Le Dessein se modifie aussi dans son expression, il tend à
souligner des aspects que, par tendance, on aurait négligés. Ainsi une personne
studieuse avec peu d'activités sociales tend à compléter son aspiration par un
sentiment davantage orienté vers le monde et, à l’inverse, un militant aspire à
une plus grande cohérence.
Le Dessein tend à se fixer dans sa formulation alors que sa
signification peut être projetée dans le monde social ou introjectée vers le
Profond.
Dans tous les cas, je prends comme indicateur que le Dessein est
fixé quand je sens une nouvelle étape commencer, quand il me conduit vers un
espace sans solution de continuité.
1. 1. Silo,
Le Chemin, Le Message de Silo, Éditions Références, Paris, 2010, p.148
2. 2
Pia Figueroa, Étude sur Phidias, pp.29-30, www.parclabelleidee.fr "Dans
l'exemple d'une statue comme celle de la déesse Athéna Parthénos sculptée par
Phidias et commandée par Périclès, et à qui les Athéniens rendaient un culte,
la cause matérielle est le marbre et l'or desquels elle est faite ; la cause
formelle est la forme de la statue qui préexistait dans l'esprit du sculpteur
Phidias quand il projeta cette œuvre ; la cause efficiente est ce même
sculpteur qui agit comme agent; et la cause finale, le culte que la cité rend à
la déesse protectrice, culte auquel était destinée la statue (et qui détermine
à la fois ses dimensions considérables et le port hiératique et solennel de la
figure d'Athéna réalisée dans les meilleurs matériaux). … Et la cause finale
est celle en raison de laquelle se fait quelque chose et se mettent en action
toutes les autres causes.
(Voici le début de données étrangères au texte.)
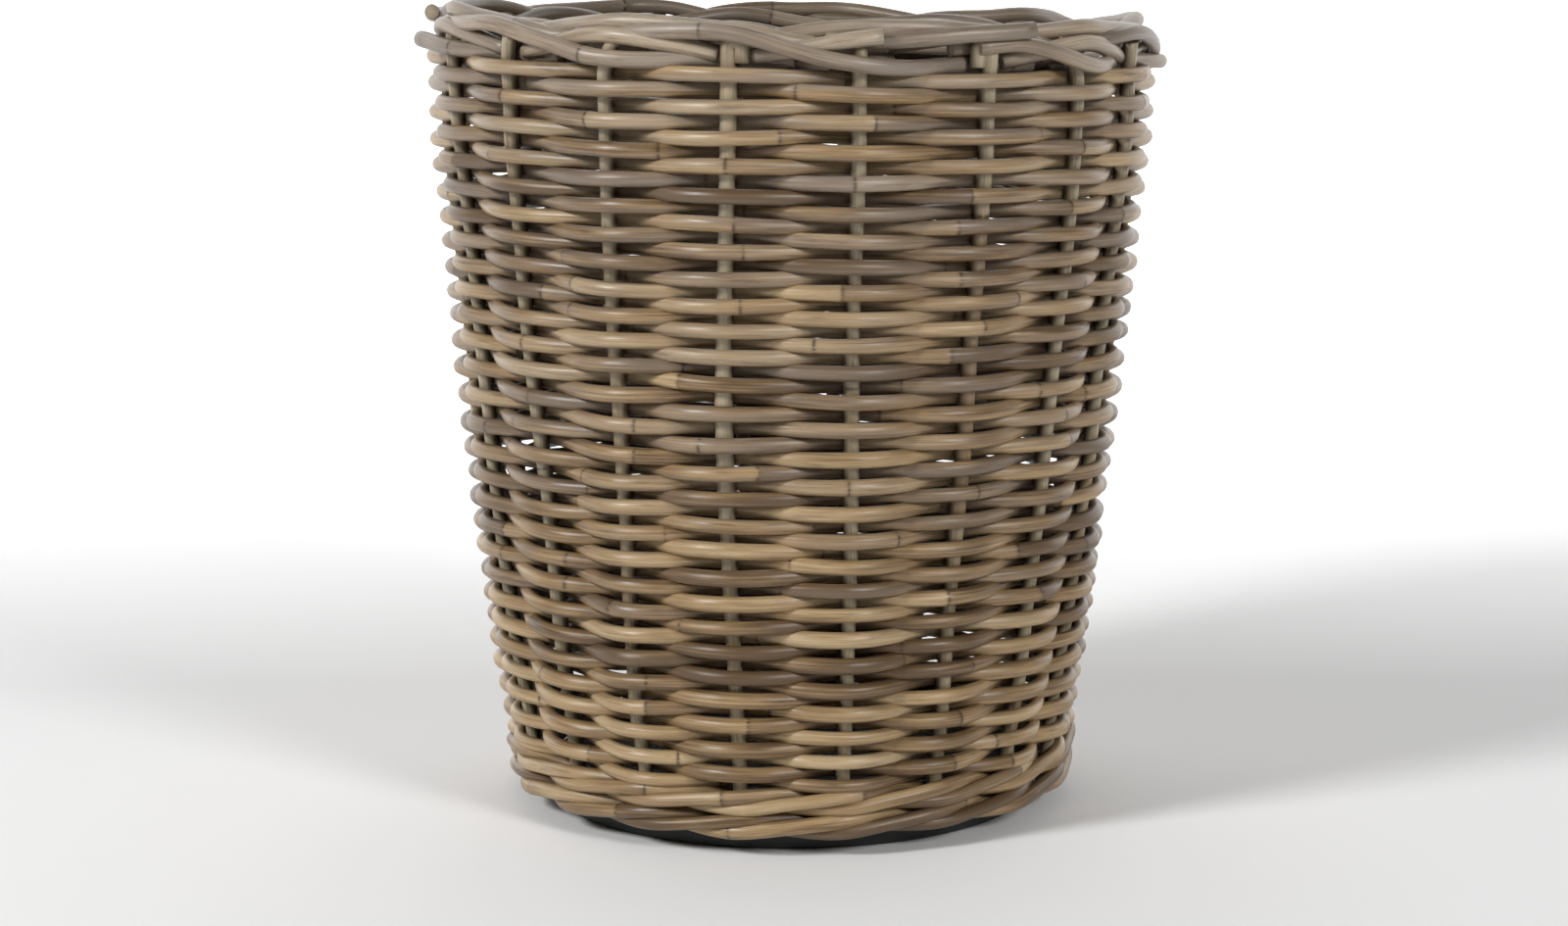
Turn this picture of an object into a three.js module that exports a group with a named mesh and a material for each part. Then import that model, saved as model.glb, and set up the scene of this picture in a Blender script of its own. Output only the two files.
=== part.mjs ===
// A round wicker log basket: a board base, upright rattan stakes, a twisted bottom wale,
// two chasing weavers that spiral up the side, and a border of short rods laid over the stake tips.
// Millimetres, +Z up. The origin is the centre of the board's underside, and the front is -Y.
import * as THREE from 'three';

// ---- driving dimensions --------------------------------------------------
const STAKE_COUNT = 18;
const STAKE_RADIUS = 4.2;
const ROD_RADIUS = 4.0;
const WALE_ROD_RADIUS = 3.8;
const FIT_GAP = 0.3;            // clearance between rods that press on each other
const RIM_STAKE_CIRCLE = 239.9; // radius of the circle of stakes at the border's level
const WALL_TAPER = 0.119;       // loss of radius per millimetre down the wall
const BOARD_RADIUS = 168;
const BOARD_THICKNESS = 20;
const BOARD_CHAMFER = 1.5;
const BOARD_SIDES = 72;
const WALE_ROUNDS = 2;
const RODS_PER_WALE_ROUND = 3;
const WALE_FOOT = 14.5;         // centre height of the lowest wale rods
const WALE_PITCH = 8.5;
const FIRST_ROW = 48.2;
const ROW_COUNT = 54;
const ROW_PITCH = 8.385;
const STAKE_FOOT = 12;
const STAKE_TIP_ABOVE_BORDER = 9;
const RIM_FALL = 0.022;         // the hand-woven rows sink towards +X, more so near the rim
const RODS_PER_STRAND = 8;
const STEP_UP_BAYS = 7;         // each round rises within these bays at the back, and is level elsewhere
const STEP_UP_START = 5;        // first of those bays
const RISE_BAYS = 3;            // one rise: the lowest round has it last in those bays, the top one first
// How far the rows, beaten down by hand, lie above an even spacing: [row, millimetres].
const ROW_DRIFT = [[0, 0], [18, -4], [25, -3.5], [32, 3], [43, 0.5], [50, 5], [ROW_COUNT, 7.5]];
// How far the wall stands outside a straight taper, and is shifted towards +X: [height, out, shift].
const WALL_SHAPE = [
  [STAKE_FOOT, 0, 0],
  [60, 0, 0],
  [115, 2, 0],
  [250, 2.3, 0],
  [340, 0, 0],
  [450, -1.8, 2.5],
  [500, -6.5, 2.8],
  [530, -7.5, 3],
];

// ---- derived dimensions --------------------------------------------------
const BORDER_LEVEL = rowHeight(ROW_COUNT); // centre height of border rods where they cross the stakes
const BAY_ANGLE = 2 * Math.PI / STAKE_COUNT;
const FIRST_STAKE_ANGLE = -Math.PI / 2 + BAY_ANGLE / 2;
const CROSSING_OFFSET = STAKE_RADIUS + ROD_RADIUS + FIT_GAP;
const LEVEL_BAYS = STAKE_COUNT - STEP_UP_BAYS;
const STEP_UP_END = STEP_UP_START + STEP_UP_BAYS;
const ROUNDS = ROW_COUNT / 2;
const WEAVER_SIDES = 5;
const STAKE_SIDES = 6;

// ---- materials -----------------------------------------------------------
const rattan = (color) => new THREE.MeshStandardMaterial({ color, roughness: 0.6, metalness: 0 });
const stakeRattan = rattan(0xa8997a);
const weaverRattan = rattan(0x99805c);
const waleRattan = rattan(0x9d8763);
const borderRattan = rattan(0x8f8069);
const boardPaint = new THREE.MeshStandardMaterial({ color: 0x1b201e, roughness: 0.7, metalness: 0 });

const basket = new THREE.Group();

function addPiece(name, geometry, material) {
  const mesh = new THREE.Mesh(geometry, material);
  mesh.name = name;
  basket.add(mesh);
}

const twoDigits = (number) => String(number).padStart(2, '0');

// ---- the wall's shape ----------------------------------------------------
// The value in a column of a table at a place, on the straight line between the table's lines.
function valueIn(table, place, column) {
  let i = 1;
  while (i < table.length - 1 && table[i][0] < place) {
    i += 1;
  }
  const share = (place - table[i - 1][0]) / (table[i][0] - table[i - 1][0]);
  return THREE.MathUtils.lerp(table[i - 1][column], table[i][column], share);
}

function rowHeight(row) {
  return FIRST_ROW + ROW_PITCH * row + valueIn(ROW_DRIFT, row, 1);
}

function stakeCircle(height) {
  return RIM_STAKE_CIRCLE - WALL_TAPER * (BORDER_LEVEL - height) + valueIn(WALL_SHAPE, height, 1);
}

// A point given by its place along the round in bays, its distance out from the stake circle
// and its height. Whole bays are stakes.
function wallPoint(bay, outward, height) {
  const angle = FIRST_STAKE_ANGLE + BAY_ANGLE * bay;
  const radius = stakeCircle(height) + outward;
  const x = radius * Math.cos(angle);
  const fall = RIM_FALL * x * height / BORDER_LEVEL;
  const shift = valueIn(WALL_SHAPE, height, 2);
  return new THREE.Vector3(x + shift, radius * Math.sin(angle), height - fall);
}

// A rod's centre line, sampled at equal steps of its own parameter, so that its corners fall
// exactly on the stakes. Its frames keep one side of the section facing out of the basket.
class RodPath extends THREE.Curve {
  constructor(pointAt) {
    super();
    this.pointAt = pointAt;
  }

  getPoint(t) {
    return this.pointAt(t);
  }

  getPointAt(t) {
    return this.pointAt(t);
  }

  computeFrenetFrames(segments) {
    const tangents = [];
    const normals = [];
    const binormals = [];
    const step = 0.03 / segments;
    for (let i = 0; i <= segments; i += 1) {
      const before = this.pointAt(Math.max(0, i / segments - step));
      const after = this.pointAt(Math.min(1, i / segments + step));
      const tangent = after.sub(before).normalize();
      const outward = this.pointAt(i / segments).setZ(0).normalize();
      const across = new THREE.Vector3().crossVectors(tangent, outward).normalize();
      tangents.push(tangent);
      normals.push(new THREE.Vector3().crossVectors(across, tangent));
      binormals.push(across);
    }
    return { tangents, normals, binormals };
  }
}

function roundSection(radius, sides) {
  const shape = new THREE.Shape();
  for (let i = 0; i < sides; i += 1) {
    const angle = 2 * Math.PI * i / sides;
    const corner = [radius * Math.cos(angle), radius * Math.sin(angle)];
    if (i === 0) {
      shape.moveTo(...corner);
    } else {
      shape.lineTo(...corner);
    }
  }
  shape.closePath();
  return shape;
}

function rodAlong(pointAt, segments, radius, sides) {
  return new THREE.ExtrudeGeometry(roundSection(radius, sides), {
    steps: segments,
    bevelEnabled: false,
    extrudePath: new RodPath(pointAt),
  });
}

// ---- base board ----------------------------------------------------------
function boardGeometry() {
  const profile = [
    new THREE.Vector2(0, 0),
    new THREE.Vector2(BOARD_RADIUS - BOARD_CHAMFER, 0),
    new THREE.Vector2(BOARD_RADIUS, BOARD_CHAMFER),
    new THREE.Vector2(BOARD_RADIUS, BOARD_THICKNESS - BOARD_CHAMFER),
    new THREE.Vector2(BOARD_RADIUS - BOARD_CHAMFER, BOARD_THICKNESS),
    new THREE.Vector2(0, BOARD_THICKNESS),
  ];
  const geometry = new THREE.LatheGeometry(profile, BOARD_SIDES);
  return geometry.rotateX(Math.PI / 2);
}

addPiece('base_board', boardGeometry(), boardPaint);

// ---- stakes --------------------------------------------------------------
// A stake has a corner at each height where the wall's shape has one.
const stakeHeights = WALL_SHAPE.slice(0, -1).map(([height]) => height);
stakeHeights.push(BORDER_LEVEL + STAKE_TIP_ABOVE_BORDER);
const stakeSegments = stakeHeights.length - 1;
const stakeCorners = stakeHeights.map((height, i) => [i / stakeSegments, height]);
for (let stake = 0; stake < STAKE_COUNT; stake += 1) {
  const pointAt = (t) => wallPoint(stake, 0, valueIn(stakeCorners, t, 1));
  const geometry = rodAlong(pointAt, stakeSegments, STAKE_RADIUS, STAKE_SIDES);
  addPiece(`stake_${twoDigits(stake + 1)}`, geometry, stakeRattan);
}

// ---- siding: two weavers chasing each other up the wall ----------------------
// Rows climbed by a weaver after this many bays: level for most of a round, then up by two rows.
// The rise moves forward from round to round, so that the wall is full at its foot and at its top.
function rowsClimbed(bays) {
  const round = Math.max(0, Math.floor(bays / STAKE_COUNT));
  if (round >= ROUNDS - 1) {
    return 2 * (ROUNDS - 1);
  }
  const forward = (STEP_UP_BAYS - RISE_BAYS) * round / (ROUNDS - 2);
  const riseEnd = STAKE_COUNT - forward;
  const rise = THREE.MathUtils.smoothstep(bays - round * STAKE_COUNT, riseEnd - RISE_BAYS, riseEnd);
  return 2 * (round + rise);
}

// One rod of a weaver, between two places counted in bays from the start of the weaving.
function weaverRod(strandRow, side, fromBay, toBay) {
  const segments = Math.round(toBay) - Math.round(fromBay);
  const first = Math.round(fromBay);
  const pointAt = (t) => {
    const exact = first + t * segments;
    const bays = THREE.MathUtils.clamp(exact, fromBay, toBay);
    const height = rowHeight(strandRow + rowsClimbed(bays));
    const outward = side * CROSSING_OFFSET * Math.cos(Math.PI * (bays + STEP_UP_END));
    return wallPoint(bays + STEP_UP_END, outward, height);
  };
  return rodAlong(pointAt, segments, ROD_RADIUS, WEAVER_SIDES);
}

// A weaver's rods meet end to end, hidden behind a stake on the inside of the wall.
const JOIN_GAP_BAYS = 0.01;
const JOIN_DRIFT = 2;
const lastBays = (ROUNDS - 1) * STAKE_COUNT + LEVEL_BAYS;
const strands = [
  { name: 'weaver_a', row: 0, side: 1, from: -1, to: lastBays },
  { name: 'weaver_b', row: 1, side: -1, from: 0, to: lastBays + 1 },
];
for (const strand of strands) {
  const joins = [strand.from];
  for (let i = 1; i < RODS_PER_STRAND; i += 1) {
    const even = 2 * Math.round((strand.to - strand.from) * i / RODS_PER_STRAND / 2);
    joins.push(strand.from + even + JOIN_DRIFT * (i % 3 - 1));
  }
  joins.push(strand.to);
  for (let i = 0; i < RODS_PER_STRAND; i += 1) {
    const from = joins[i] + JOIN_GAP_BAYS;
    const to = joins[i + 1] - JOIN_GAP_BAYS;
    const geometry = weaverRod(strand.row, strand.side, from, to);
    addPiece(`${strand.name}_${twoDigits(i + 1)}`, geometry, weaverRattan);
  }
}

// ---- rods led through a list of places -----------------------------------
// Each place is [bays from the rod's own stake, millimetres outward, millimetres up].
function rodThrough(places, stake, level, segmentsPerBay, radius) {
  const first = places[0][0];
  const last = places[places.length - 1][0];
  const pointAt = (t) => {
    const bay = THREE.MathUtils.lerp(first, last, t);
    return wallPoint(stake + bay, valueIn(places, bay, 1), level + valueIn(places, bay, 2));
  };
  const segments = Math.round((last - first) * segmentsPerBay);
  return rodAlong(pointAt, segments, radius, WEAVER_SIDES);
}

// ---- bottom wale: each rod runs low then high outside two stakes, and inside the third ----
const WALE_REPEAT = [
  [-0.5, 0, 0.3],
  [0, CROSSING_OFFSET, 0],
  [0.5, CROSSING_OFFSET, WALE_PITCH / 2],
  [1, CROSSING_OFFSET, WALE_PITCH],
  [1.5, 0, WALE_PITCH + 0.3],
  [2, -CROSSING_OFFSET, WALE_PITCH / 2],
];
for (let round = 0; round < WALE_ROUNDS; round += 1) {
  for (let rod = 0; rod < RODS_PER_WALE_ROUND; rod += 1) {
    const places = [];
    for (let bay = 0; bay < STAKE_COUNT; bay += RODS_PER_WALE_ROUND) {
      for (const [along, outward, up] of WALE_REPEAT) {
        places.push([bay + along, outward, up]);
      }
    }
    places.unshift([-1 + JOIN_GAP_BAYS, -CROSSING_OFFSET, WALE_PITCH / 2]);
    places[places.length - 1][0] -= JOIN_GAP_BAYS;
    const stake = STEP_UP_START + rod + round * RODS_PER_WALE_ROUND;
    const level = WALE_FOOT + round * 2 * WALE_PITCH;
    const name = `wale_${twoDigits(round * RODS_PER_WALE_ROUND + rod + 1)}`;
    addPiece(name, rodThrough(places, stake, level, 2, WALE_ROD_RADIUS), waleRattan);
  }
}

// ---- border --------------------------------------------------------------
// An outer border rod starts inside above one stake tip, arches over the next, comes down
// outside the third and ends inside the fourth. An inner one arches higher, further in.
const OUTER_BORDER = [
  [-1.25, -3, 13.5],
  [-1, -3, 14],
  [-0.5, 3, 16.5],
  [0, 6, 17],
  [0.5, 8, 9],
  [1, CROSSING_OFFSET, 0],
  [2, -CROSSING_OFFSET, 0],
  [2.5, -CROSSING_OFFSET, 0],
];
const INNER_BORDER = [
  [-1.25, -11.5, 8.5],
  [-1, -11.5, 9.5],
  [-0.75, -12, 14],
  [-0.5, -11.5, 19],
  [-0.25, -7.5, 23],
  [0, -3, 25],
  [0.5, -3, 24],
  [1, -3.5, 20],
  [1.25, -2.5, 17],
  [1.5, -5, 12.5],
  [1.75, -11.5, 12],
  [2, -13, 11.5],
  [2.25, -13, 11],
];
const BORDER_SEGMENTS_PER_BAY = 4;

function borderRod(places, stake) {
  return rodThrough(places, stake, BORDER_LEVEL, BORDER_SEGMENTS_PER_BAY, ROD_RADIUS);
}

for (let stake = 0; stake < STAKE_COUNT; stake += 2) {
  const number = twoDigits(stake / 2 + 1);
  const outer = borderRod(OUTER_BORDER, stake + 1);
  const inner = borderRod(INNER_BORDER, stake);
  addPiece(`border_outer_${number}`, outer, borderRattan);
  addPiece(`border_inner_${number}`, inner, borderRattan);
}

export default basket;
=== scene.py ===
"""Looks of a round wicker log basket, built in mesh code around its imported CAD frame."""
import math

import bpy
import numpy as np
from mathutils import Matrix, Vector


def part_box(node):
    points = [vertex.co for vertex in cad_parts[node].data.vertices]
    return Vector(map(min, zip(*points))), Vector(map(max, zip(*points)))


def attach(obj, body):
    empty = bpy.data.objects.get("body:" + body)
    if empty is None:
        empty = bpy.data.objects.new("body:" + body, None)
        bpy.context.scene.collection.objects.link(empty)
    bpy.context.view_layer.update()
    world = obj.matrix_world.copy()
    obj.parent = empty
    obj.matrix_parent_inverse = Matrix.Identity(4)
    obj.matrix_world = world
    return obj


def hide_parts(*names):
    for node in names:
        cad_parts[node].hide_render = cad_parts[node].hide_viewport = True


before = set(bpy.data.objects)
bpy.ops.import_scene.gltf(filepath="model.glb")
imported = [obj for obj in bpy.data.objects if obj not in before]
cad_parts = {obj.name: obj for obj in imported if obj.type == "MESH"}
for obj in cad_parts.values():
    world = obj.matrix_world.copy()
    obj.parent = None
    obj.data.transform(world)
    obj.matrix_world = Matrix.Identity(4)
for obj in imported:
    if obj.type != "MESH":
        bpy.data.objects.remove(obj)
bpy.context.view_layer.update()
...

C'est le bien de la chose. C'est pourquoi Aristote
dit que la cause finale est la cause des causes."
3. 3
Le Dessein change de formulation dans sa forme et ainsi il tend à se préciser
dans son contenu, mais la signification, elle, ne varie pas. Par exemple, un
enfant pourrait faire une oraison comme celle-ci : "Jésus de ma vie, tu es
un enfant comme moi, c’est pour cela que je t’aime tant et que je t’offre mon
cœur" ; et par la suite, en tant qu'adulte, il peut la formuler autrement,
comme Jean de la Croix qui parle de l'épouse (son âme) qui se prépare à
s'offrir à son époux (Dieu).
4. 4
Karen Rohn, Root antecedents of the Energetical Discipline and Ascesis in the
Occident, Asia Minor, Crete and Aegean Islands (Antécédents des racines de la
Discipline de l’Énergie et l’Ascèse en Occident : Asie mineure, Crète et les
Iles Grecques), p.54 www.parquemanantiales.org "Dans la cérémonie de
hiérogamie, il y avait un Dessein transpersonnel ayant pour base la croyance et
le désir que l’énergie de cet acte soit projetée et démultipliée en faveur du
bien-être de tous les êtres vivants, afin d’assurer la continuité de l’Univers.
La croyance profonde était, en effet, que cette énergie représentait la source,
le mystère et le potentiel de la dynamique de l’univers, la génération de la
vie et la réponse permettant d’assurer la croissance et la continuité."